Set exercise —
Every entry below must appear again, exactly as written.

── Rows ──

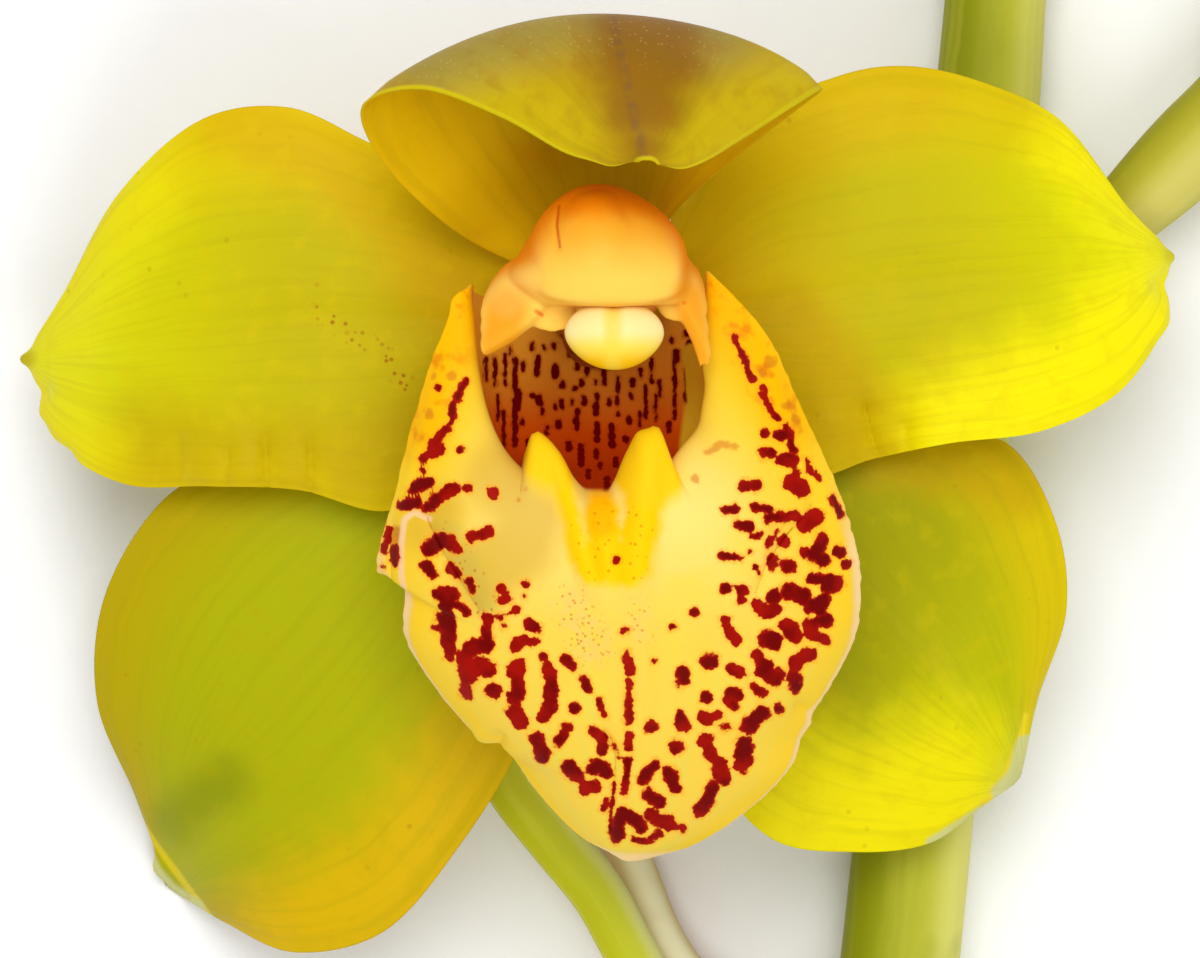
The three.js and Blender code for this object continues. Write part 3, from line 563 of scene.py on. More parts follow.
PETAL_RIGHT = {
    "left": [
        (649, 340, 1.0), (720, 420, 2.6), (800, 476, 4.2), (872, 459, 5.0), (950, 443, 5.4),
        (1040, 431, 4.4), (1118, 392, 1.8), (1166, 322, -2.6), (1171, 262, -7.0),
    ],
    "mid": [
        (649, 323, 0.6), (720, 312, 3.4), (795, 300, 4.8), (870, 290, 5.4), (945, 280, 5.2),
        (1020, 272, 4.0), (1090, 263, 1.4), (1140, 257, -2.6), (1174, 256, -7.0),
    ],
    "right": [
        (649, 308, 0.8), (678, 218, 1.0), (722, 130, 1.4), (829, 80, 2.4), (905, 67, 2.2),
        (985, 84, 1.2), (1062, 122, -0.8), (1128, 206, -4.0), (1170, 250, -7.0),
    ],
    "waves": [(0.38, -0.95, 0.06, 0.4, -1.2), (0.93, -0.7, 0.06, 0.4, -0.8)],
    "pushes": [((1176, 255), 9, (3, 0, 0)), ((1163, 285), 12, (-7, 0, 0)),
               ((1166, 325), 14, (4, 0, 0)), ((678, 212), 13, (-9, -3, 0))],
    "creases": [(1.0, 10, [(862, 405), (871, 438), (880, 464)]),
                (0.5, 12, [(905, 425), (908, 452)])],
    "marks": {
        "gold": [(20, [(700, 180), (760, 150), (830, 110), (900, 88)])],
        "shade": [(20, [(790, 330), (850, 420), (880, 430)])],
        "bright": [(18, [(1150, 300), (1100, 370), (1020, 410), (960, 430)]),
                   (5, [(1090, 146), (1140, 215)])],
        "apex": [(2, [(1174, 255)])],
    },
}
SEPAL_DORSAL = {
    "left": [
        (590, 287, 0.0), (528, 268, 3.4), (455, 232, 8.4), (386, 167, 15.0), (367, 113, 21.4),
        (426, 98, 26.0), (505, 127, 29.8), (575, 165, 32.5), (638, 169, 34.5),
    ],
    "mid": [
        (605, 287, -0.2), (612, 225, 4.0), (608, 150, 9.0), (602, 78, 15.0), (602, 36, 21.0),
        (612, 30, 27.0), (634, 66, 31.5), (643, 120, 34.0), (646, 168, 35.0),
    ],
    "right": [
        (620, 287, 0.0), (655, 238, 3.4), (692, 196, 8.6), (754, 146, 15.0), (817, 98, 21.2),
        (790, 114, 25.8), (738, 148, 29.6), (695, 172, 32.5), (655, 172, 34.5),
    ],
    "keel": 0,
    "pushes": [((612, 169), 16, (0, 6, 0)), ((676, 171), 16, (0, 4, 0)),
               ((643, 165), 7, (0, 2, 0))],
    "marks_height": 28,
    "marks": {
        "crest": [(5, [(430, 60), (500, 34), (560, 16), (640, 12), (710, 30)])],
        "wedge": [(46, [(646, 10), (646, 60)]), (30, [(644, 104)]), (10, [(643, 148)])],
        "rib": [(1.5, [(612, 14), (626, 80), (643, 158)])],
        "gleam": [(8, [(700, 142), (750, 112), (790, 84)]), (8, [(470, 92), (560, 134)])],
    },
}
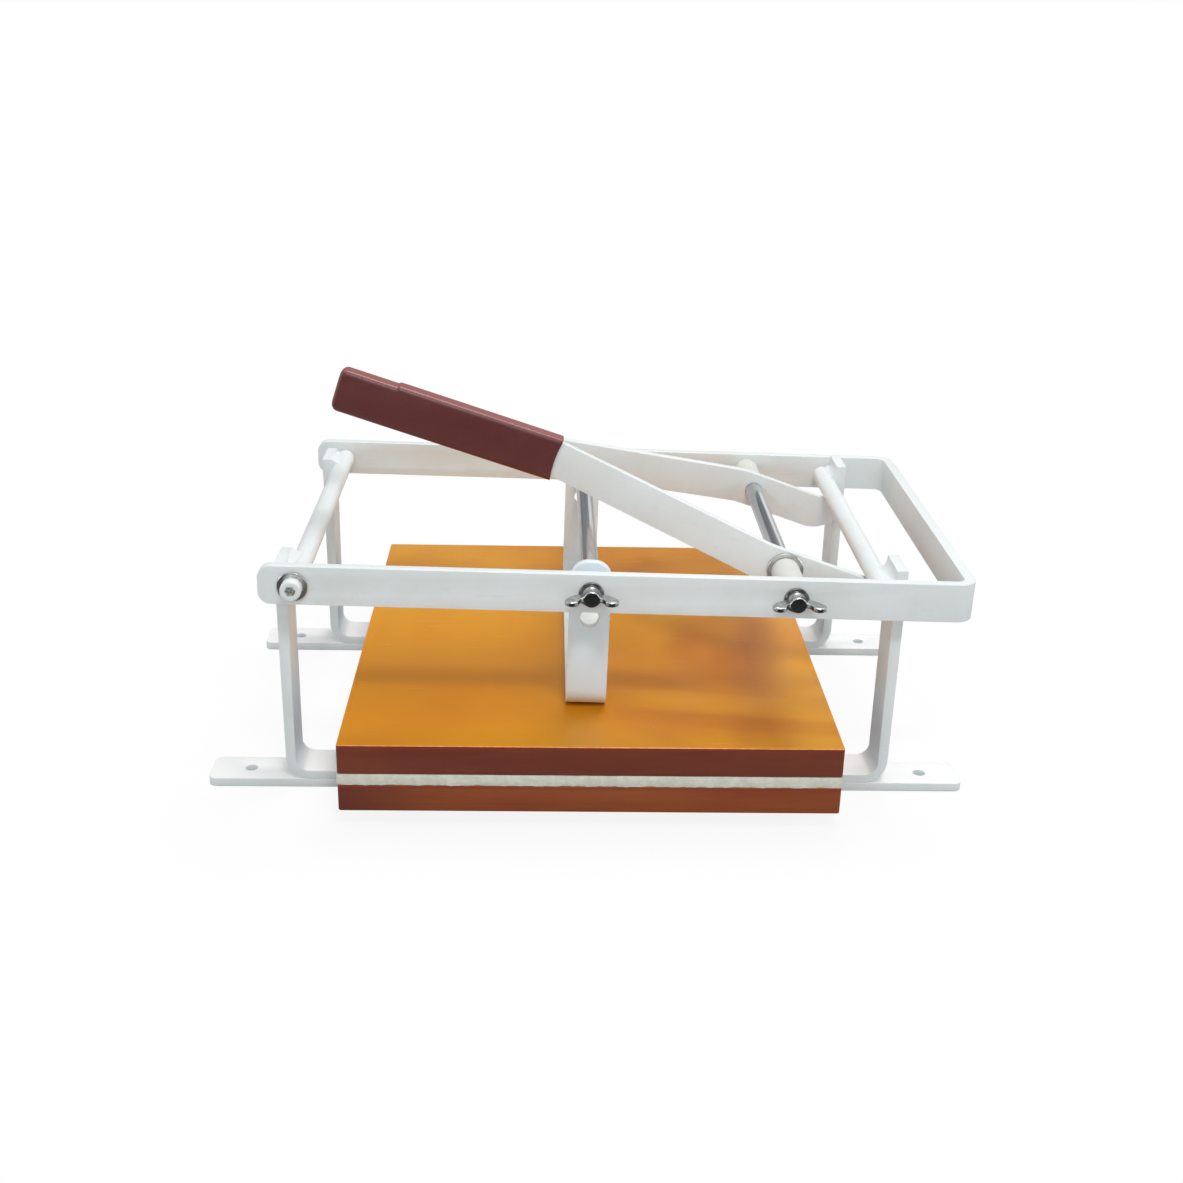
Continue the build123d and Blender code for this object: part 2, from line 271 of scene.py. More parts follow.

───

Correct answer —
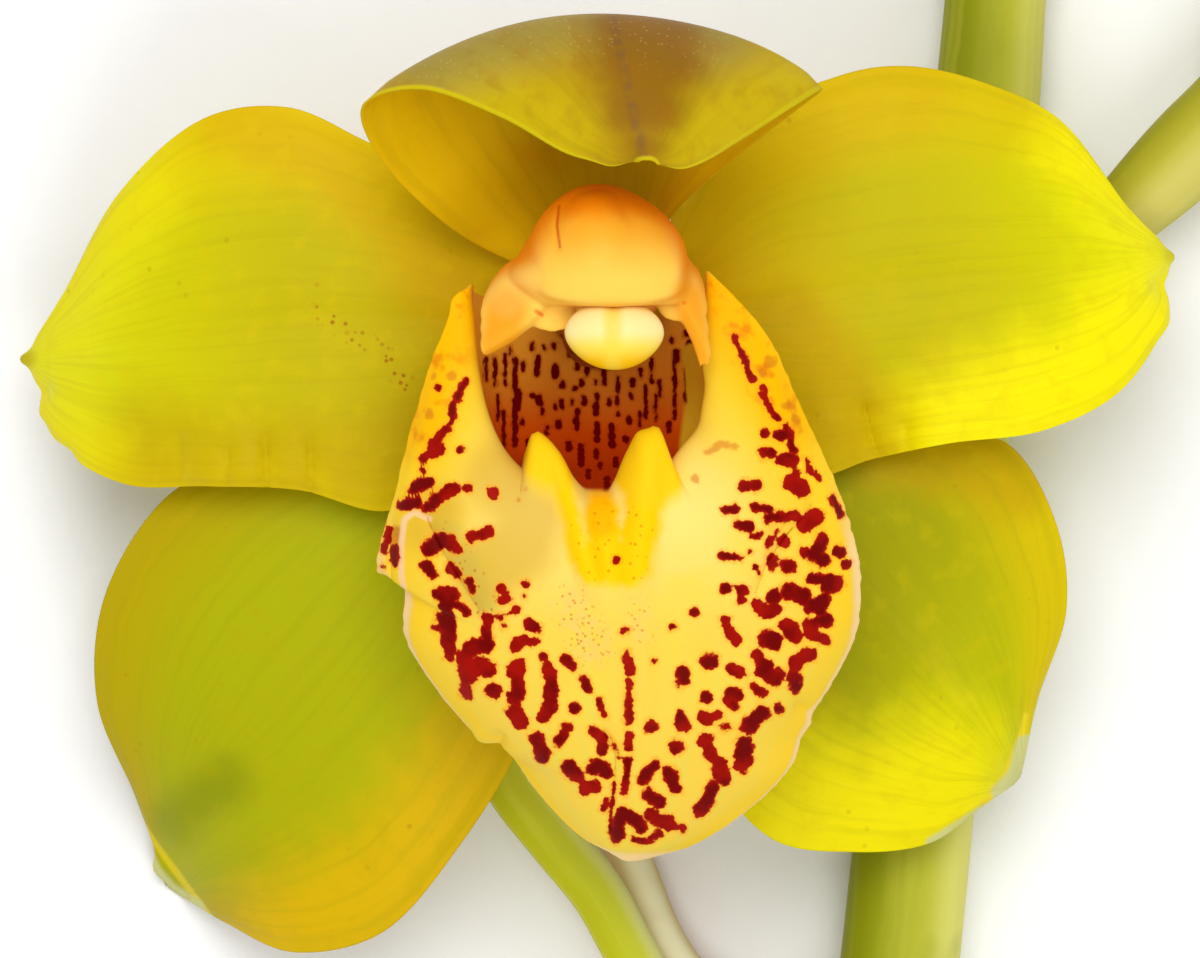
The three.js and Blender code for this object continues. Write part 3, from line 563 of scene.py on. More parts follow.
PETAL_RIGHT = {
    "left": [
        (649, 340, 1.0), (720, 420, 2.6), (800, 476, 4.2), (872, 459, 5.0), (950, 443, 5.4),
        (1040, 431, 4.4), (1118, 392, 1.8), (1166, 322, -2.6), (1171, 262, -7.0),
    ],
    "mid": [
        (649, 323, 0.6), (720, 312, 3.4), (795, 300, 4.8), (870, 290, 5.4), (945, 280, 5.2),
        (1020, 272, 4.0), (1090, 263, 1.4), (1140, 257, -2.6), (1174, 256, -7.0),
    ],
    "right": [
        (649, 308, 0.8), (678, 218, 1.0), (722, 130, 1.4), (829, 80, 2.4), (905, 67, 2.2),
        (985, 84, 1.2), (1062, 122, -0.8), (1128, 206, -4.0), (1170, 250, -7.0),
    ],
    "waves": [(0.38, -0.95, 0.06, 0.4, -1.2), (0.93, -0.7, 0.06, 0.4, -0.8)],
    "pushes": [((1176, 255), 9, (3, 0, 0)), ((1163, 285), 12, (-7, 0, 0)),
               ((1166, 325), 14, (4, 0, 0)), ((678, 212), 13, (-9, -3, 0))],
    "creases": [(1.0, 10, [(862, 405), (871, 438), (880, 464)]),
                (0.5, 12, [(905, 425), (908, 452)])],
    "marks": {
        "gold": [(20, [(700, 180), (760, 150), (830, 110), (900, 88)])],
        "shade": [(20, [(790, 330), (850, 420), (880, 430)])],
        "bright": [(18, [(1150, 300), (1100, 370), (1020, 410), (960, 430)]),
                   (5, [(1090, 146), (1140, 215)])],
        "apex": [(2, [(1174, 255)])],
    },
}
SEPAL_DORSAL = {
    "left": [
        (590, 287, 0.0), (528, 268, 3.4), (455, 232, 8.4), (386, 167, 15.0), (367, 113, 21.4),
        (426, 98, 26.0), (505, 127, 29.8), (575, 165, 32.5), (638, 169, 34.5),
    ],
    "mid": [
        (605, 287, -0.2), (612, 225, 4.0), (608, 150, 9.0), (602, 78, 15.0), (602, 36, 21.0),
        (612, 30, 27.0), (634, 66, 31.5), (643, 120, 34.0), (646, 168, 35.0),
    ],
    "right": [
        (620, 287, 0.0), (655, 238, 3.4), (692, 196, 8.6), (754, 146, 15.0), (817, 98, 21.2),
        (790, 114, 25.8), (738, 148, 29.6), (695, 172, 32.5), (655, 172, 34.5),
    ],
    "keel": 0,
    "pushes": [((612, 169), 16, (0, 6, 0)), ((676, 171), 16, (0, 4, 0)),
               ((643, 165), 7, (0, 2, 0))],
    "marks_height": 28,
    "marks": {
        "crest": [(5, [(430, 60), (500, 34), (560, 16), (640, 12), (710, 30)])],
        "wedge": [(46, [(646, 10), (646, 60)]), (30, [(644, 104)]), (10, [(643, 148)])],
        "rib": [(1.5, [(612, 14), (626, 80), (643, 158)])],
        "gleam": [(8, [(700, 142), (750, 112), (790, 84)]), (8, [(470, 92), (560, 134)])],
    },
}
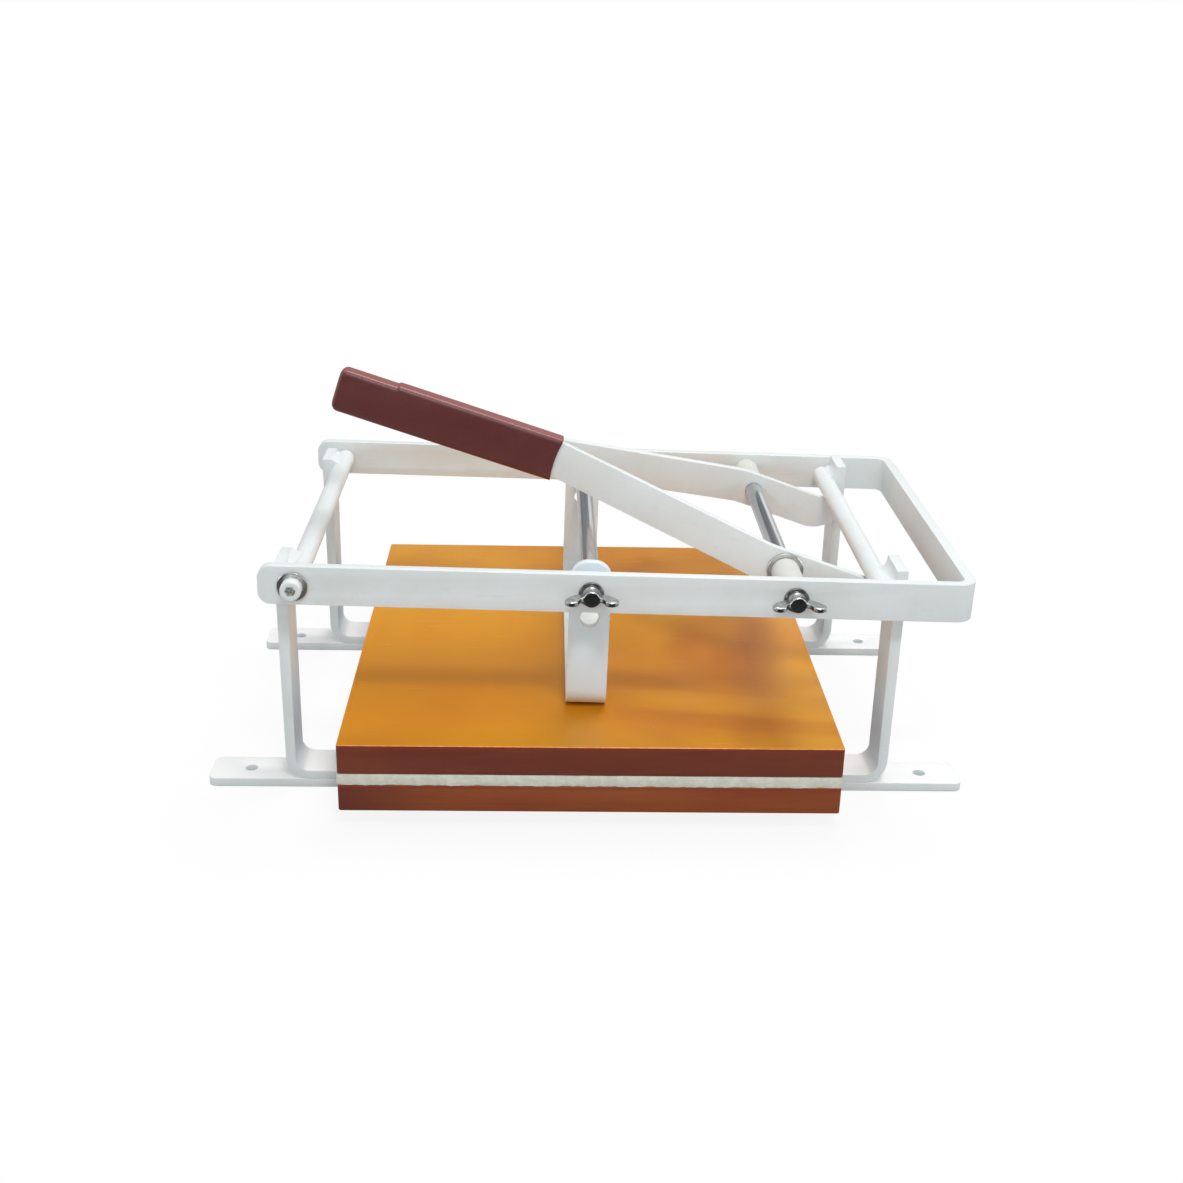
Continue the build123d and Blender code for this object: part 2, from line 271 of scene.py. More parts follow.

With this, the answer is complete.